The Hiller Instinct: 'Mass-ive Debt'
7News has discovered the Massachusetts Highway Department spent more than a million dollars on late fees for construction during the past two years. You heard that right. Just as you have to pay a late fee, or interest, if you let a bill get overdue, so does the state. And while you may not have had the money to avoid a late penalty, the state always did have the money, but just didn't pay on time.
And the Highway Department did it hundreds of times.
In fiscal year 2008, the Highway Department was late 332 times, which cost taxpayers more than $830,000 in penalties...
In FY 2009, the department was late 145 times, and the interest penalties were almost $375,000.
So, in two years, the Highway Department paid late fees totaling $1.2 million dollars.
Michael Widmer of the Massachusetts Taxpayers Foundation said, "I'm amazed. Not too much shocks me anymore in government.”

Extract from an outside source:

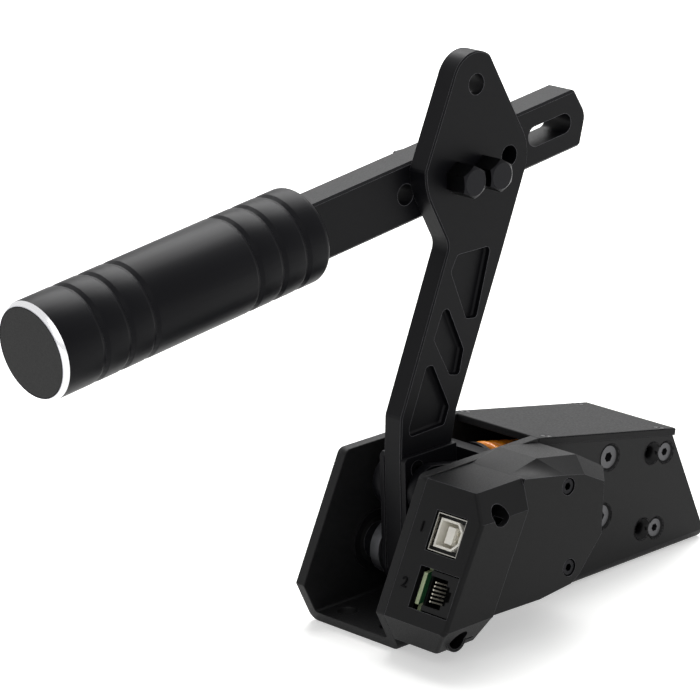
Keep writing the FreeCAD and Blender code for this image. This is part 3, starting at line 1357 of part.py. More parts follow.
def data_outline(inset):
    """The socket's white insert, squared with its two outer corners cut off."""
    out, up = f"(data_wide / 2 - {inset})", f"(data_tall / 2 - {inset})"
    cut = f"(data_chamfer - {inset} * 0.6)"
    return [(f"-{out}", f"-{up} + {cut}"), (f"-{out} + {cut}", f"-{up}"), (out, f"-{up}"), (out, up),
            (f"-{out} + {cut}", up), (f"-{out}", f"{up} - {cut}")]


def put_socket(thing, height, middle):
    x, z = on_panel(height)
    return place(thing, x, middle, z, turn="front_lean")


def in_socket(height, depth, y, up):
    """A place in a socket, at a depth behind the panel and a way up along it from a height."""
    x, z = on_panel(height, depth)
    return f"{x} + ({up}) * sin(front_lean)", y, f"{z} + ({up}) * cos(front_lean)"


def make_data_socket():
    shell = socket_body("socket_can", rectangle("0", "0", "data_wide", "data_tall"), "data_depth")
    bore = rectangle("0", "0", "(data_wide - 2 * data_wall)", "(data_tall - 2 * data_wall)")
    pocket(shell, outline(shell, "YZ_Plane", bore, "-tool_overrun"), back=True)
    keep("data_socket_shell", put_socket(shell, "data_height", DATA_MIDDLE))
    insert_face = "socket_recess + data_insert_recess"
    insert = socket_body("socket_insert", data_outline("data_wall"), "data_depth - 1.2 * data_insert_recess",
                         insert_face)
    mouth = outline(insert, "YZ_Plane", rectangle("0", "0", "data_mouth_wide", "data_mouth_tall"), insert_face)
    pocket(insert, mouth, "data_mouth_depth", back=True)
    tongue_recess = f"{insert_face} + data_mouth_depth - data_tongue_length"
    tongue = outline(insert, "YZ_Plane", rectangle("0", "0", "data_tongue_wide", "data_tongue_tall"),
                     tongue_recess)
    pad(insert, tongue, "data_tongue_length + data_insert_recess")
    keep("data_socket_insert", put_socket(insert, "data_height", DATA_MIDDLE))
    contact = box("socket_contact", "data_contact_length", "data_contact_thickness", "data_contact_width")
    sides = ("-data_tongue_wide / 2 - data_contact_thickness", "data_tongue_wide / 2")
    spots = [(f"{DATA_MIDDLE} + {y}", f"({up} * data_contact_pitch - data_contact_width / 2)")
             for y in sides for up in (-0.5, 0.5)]
    keep("data_socket_contacts", copies("data_socket_contacts", contact, spots, lambda thing, y, up: place(
        thing, *in_socket("data_height", "socket_recess + 3 * data_insert_recess", y, up), turn="front_lean")))


def make_jack():
    """The modular jack with its stepped mouth and six spring wires."""
    jack = socket_body("jack_block", rectangle("0", "0", "jack_wide", "jack_tall"), "jack_depth")
    key_middle = "(jack_mouth_middle - jack_mouth_wide / 2 - jack_key_wide / 2 + jack_step_overlap)"
    latch_middle = f"({key_middle} - jack_key_wide / 2 - jack_latch_wide / 2 + jack_step_overlap)"
    for wide, tall, middle in (("jack_mouth_wide", "jack_mouth_tall", "jack_mouth_middle"),
                               ("jack_key_wide", "jack_key_tall", key_middle),
                               ("jack_latch_wide", "jack_latch_tall", latch_middle)):
        page = outline(jack, "YZ_Plane", rectangle(middle, "0", wide, tall), "socket_recess")
        pocket(jack, page, "jack_mouth_depth", back=True)
    lip = rectangle("jack_wide / 2", "0", "2 * (jack_wide / 2 - jack_mouth_middle - jack_mouth_wide / 2) + 0.2",
                    "board_tab + 2 * socket_gap")
    pocket(jack, outline(jack, "YZ_Plane", lip, "socket_recess"), "jack_setback", back=True)
    keep("modular_jack", put_socket(jack, "jack_height", JACK_MIDDLE))
    wire = box("jack_wire", "jack_wire_length", "jack_wire_height", "contact_width")
    y = f"{JACK_MIDDLE} + jack_mouth_middle + jack_mouth_wide / 2 - 5 * jack_wire_height"
    count = int(num("jack_wire_count"))
    spots = [(y, f"({i} - (jack_wire_count - 1) / 2) * jack_wire_pitch - contact_width / 2")
             for i in range(count)]
    keep("jack_contacts", copies("jack_contacts", wire, spots, lambda thing, y, up: place(
        thing, *in_socket("jack_height", "socket_recess + jack_mouth_depth - jack_wire_length - 2 * tap_spare",
                          y, up), turn="front_lean")))


def main():
    make_channel()
    make_cover()
    for word, (side, lay) in zip(("near", "far"), SIDES):
        make_bearing(word, side, lay)
    make_shaft()
    make_shaft_ends()
    make_arm()
    make_cheeks()
    make_bar()
    make_clamp()
    make_grip()
    make_yoke()
    make_rod_line()
    make_spring()
    make_bracket("middle", "middle_station", "middle_depth", "middle_upper", "middle_lower", "middle_edge",
                 "middle_screw_thread", "middle_screw_head", "bush_diameter")
    make_bracket("rear", "rear_station", "rear_depth", "rear_upper", "rear_lower", "rear_edge",
                 "rear_screw_thread", "rear_screw_head", "damper_bore")
    bush = tube("bush", "bush_diameter / 2", "rod_diameter / 2 + rod_play", "middle_depth")
    keep("guide_bush", on_rod(bush, MIDDLE_FRONT, turn="90"))
    make_housing()
    make_housing_screws()
    make_board()
    make_data_socket()
    make_jack()
    doc.recompute()
    for thing in doc.Objects:
        if "Invalid" in thing.State or "Error" in thing.State:
            raise RuntimeError(f"{thing.Label} is {thing.State}")
    for node, thing in parts.items():
        if thing.Shape.isNull() or not thing.Shape.isValid() or not thing.Shape.Solids:
            raise RuntimeError(f"{node} has no valid solid")
    os.makedirs("parts", exist_ok=True)
    for node, thing in parts.items():
        thing.Shape.exportStep(f"parts/{node}.step")
        print(f"{node}: {len(thing.Shape.Solids)} solids, {thing.Shape.Volume:.0f} mm3")
    print(len(parts), "nodes")


main()
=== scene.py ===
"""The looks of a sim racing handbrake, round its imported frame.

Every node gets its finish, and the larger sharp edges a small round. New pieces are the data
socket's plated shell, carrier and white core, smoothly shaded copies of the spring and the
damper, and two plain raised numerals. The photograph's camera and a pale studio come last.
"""

import math

import bmesh
import bpy
from mathutils import Matrix, Vector


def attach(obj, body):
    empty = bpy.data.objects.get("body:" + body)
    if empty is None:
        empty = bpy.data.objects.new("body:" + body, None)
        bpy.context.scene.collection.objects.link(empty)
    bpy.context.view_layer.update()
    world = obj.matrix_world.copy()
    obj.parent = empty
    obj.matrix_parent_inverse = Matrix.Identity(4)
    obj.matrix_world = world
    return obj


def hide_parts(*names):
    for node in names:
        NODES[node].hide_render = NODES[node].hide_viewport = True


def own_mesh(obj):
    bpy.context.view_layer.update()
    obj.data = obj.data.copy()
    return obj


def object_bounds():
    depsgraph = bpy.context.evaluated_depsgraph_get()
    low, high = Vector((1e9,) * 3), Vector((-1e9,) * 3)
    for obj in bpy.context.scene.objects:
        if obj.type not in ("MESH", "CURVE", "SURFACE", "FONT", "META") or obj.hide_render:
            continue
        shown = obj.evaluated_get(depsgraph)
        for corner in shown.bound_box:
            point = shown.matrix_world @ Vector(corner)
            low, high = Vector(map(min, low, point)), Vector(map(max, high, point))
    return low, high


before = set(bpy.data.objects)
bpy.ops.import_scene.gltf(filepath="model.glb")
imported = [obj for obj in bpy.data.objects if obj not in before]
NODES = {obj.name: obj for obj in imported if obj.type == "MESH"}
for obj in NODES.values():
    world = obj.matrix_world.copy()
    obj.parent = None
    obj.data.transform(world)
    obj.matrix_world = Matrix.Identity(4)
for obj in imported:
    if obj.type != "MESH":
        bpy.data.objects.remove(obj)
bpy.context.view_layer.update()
MM = 0.001

# Places on the real part, here and below, are in millimetres from the middle of its base holes.
# The bar's middle line: a point of it, its lean, and the way along it to the front of the grip
BAR_POINT = Vector((-14.9, 10.0, 145.15))
BAR_TILT = math.radians(7.35)
GRIP_WAY = Vector((-math.cos(BAR_TILT), 0.0, -math.sin(BAR_TILT)))

# How far the grip's front lies from that point, and how long its bright chamfer is
GRIP_END = 177.75
GRIP_CHAMFER = 1.8

# The front panel: a point of its top edge, the way up along it and the way out of it, then its
# three ways together, of which the first runs across, and the turn that brings a piece to them
PANEL_TOP = Vector((-57.5, 0.0, 55.7))
PANEL_UP = Vector((0.4462, 0.0, 0.8949))
PANEL_OUT = Vector((-0.8949, 0.0, 0.4462))
PANEL_WAYS = (Vector((0.0, -1.0, 0.0)), PANEL_UP, PANEL_OUT)
PANEL_TURN = Matrix(PANEL_WAYS).transposed().to_4x4()

# The numerals on the panel: each one's height on the part, and then where they stand sideways,
# their size, half their thickness, the round of their edges, and their lift off the panel
NUMERALS = {"1": 42.0, "2": 25.3}
NUMERAL_SIDE = -25.2
NUMERAL_SIZE = 5.0
NUMERAL_HALF_THICK = 0.12
NUMERAL_ROUND = 0.05
NUMERAL_LIFT = 0.1

# The data socket. IN is measured from the shell's outside, SUNK from its front, and OFF from the
# back of its inside, which lies BACK_OFF before the back of the CAD shell. The carrier's well is
# CORE_BITE narrower than the core on each side, so that the two hold together
SHELL_WALL = 0.4
BACK_OFF = 0.5
CARRIER_IN = 0.35
CARRIER_SUNK = 1.8
CARRIER_WALL = 0.5
CORE_IN = ((1.05, 1.25), (1.5, 1.45))
CORE_SUNK = 0.9
CORE_OFF = 0.5
CORE_WALL = 0.8
CORE_DEPTH = 8.0
CORE_CORNER = 2.6
CORE_BITE = 0.1
TONGUE_HALF = (1.6, 2.8)
TONGUE_SUNK = 1.3
TONGUE_OFF = 0.6
SOCKET_ROUND = 0.12

# Nodes that get small rounds: the round's width in millimetres, and the angle in degrees from
# which an edge counts as sharp, which is less on the grip with its shallow grooves
SOFTENED = (("channel_body", 0.35, 30), ("top_cover", 0.2, 30), ("near_hub_cheek", 0.2, 30),
            ("far_hub_cheek", 0.2, 30), ("yoke", 0.2, 30), ("grip_sleeve", 0.15, 15))

# Corners of a CAD mesh nearer than this, in metres, are one
SAME_PLACE = 1e-6

# Nearly all of a grain's height lies between these two
GRAIN_ENDS = (0.35, 0.65)

# The cosine between a rounded and a true normal below which a surface counts as an edge, where the
# painted edge highlight starts
EDGE_START = 0.995

# How the photograph was taken
CAMERA_PLACE = Vector((-863.1, -854.2, 464.3))
CAMERA_FORWARD = Vector((0.6488, 0.6992, -0.3004))
CAMERA_ROLL = math.radians(-1.44)
LENS = 197.0
SENSOR = 36.0

# The studio: where its white backdrop and its grey side stand, seen from the part, and the
# cosines between which each fades in
BACKDROP_WAY = Vector((0.60, 0.54, 0.45)).normalized()
BACKDROP_FADE = (0.35, 0.8)
SIDE_WAY = Vector((-0.62, 0.74, 0.12)).normalized()
SIDE_FADE = (0.4, 0.9)

# The lamps: each one's name, way from the part, distance and side in metres, and power in watts
LAMPS = (("softbox", Vector((0.42, 0.36, 0.83)).normalized(), 1.6, 1.2, 32),
         ("front_fill", Vector((-0.5, -0.6, 0.62)).normalized(), 1.8, 1.4, 6))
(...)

Even an expert who's been looking at state budgets for years is surprised when I show him the stats.
"We're spending a million dollars that we don't have,” Widmer said.
Luisa Paiewonsky is the Highway Division administrator in the state's new DOT- Department of Transportation.
Hiller asks Paiewonsky: “In terms of construction, you've made late payments of over a million dollars in those two years.”
Paiewonsky: “Yes we have.”
Hiller: “So has a million dollars been thrown out?”
Paiewonsky: “Um I don't think it's been thrown out, there were payments that we owed, I think it reflects inefficiencies and poor procedures that we had, especially in 2008."
Paiewonsky defends the Highway Department by citing big numbers: hundreds of active construction projects, and 3/4 of a billion dollars in expenses...but no number is big enough to hide more than a million dollars in late fees.
"I'm mad about it when I see it and when confronted about it and have to answer it publicly, yeah, I'm frustrated," Paiewonsky said.
The Highway Department is improving—this fiscal year, it's reducing late payments.
But it's too late for the million dollars that are gone to save any laid-off workers or to help anyone in need. And my guess is--right now--many of those people are dealing with late payments of their own.
I’m Andy Hiller, 7News.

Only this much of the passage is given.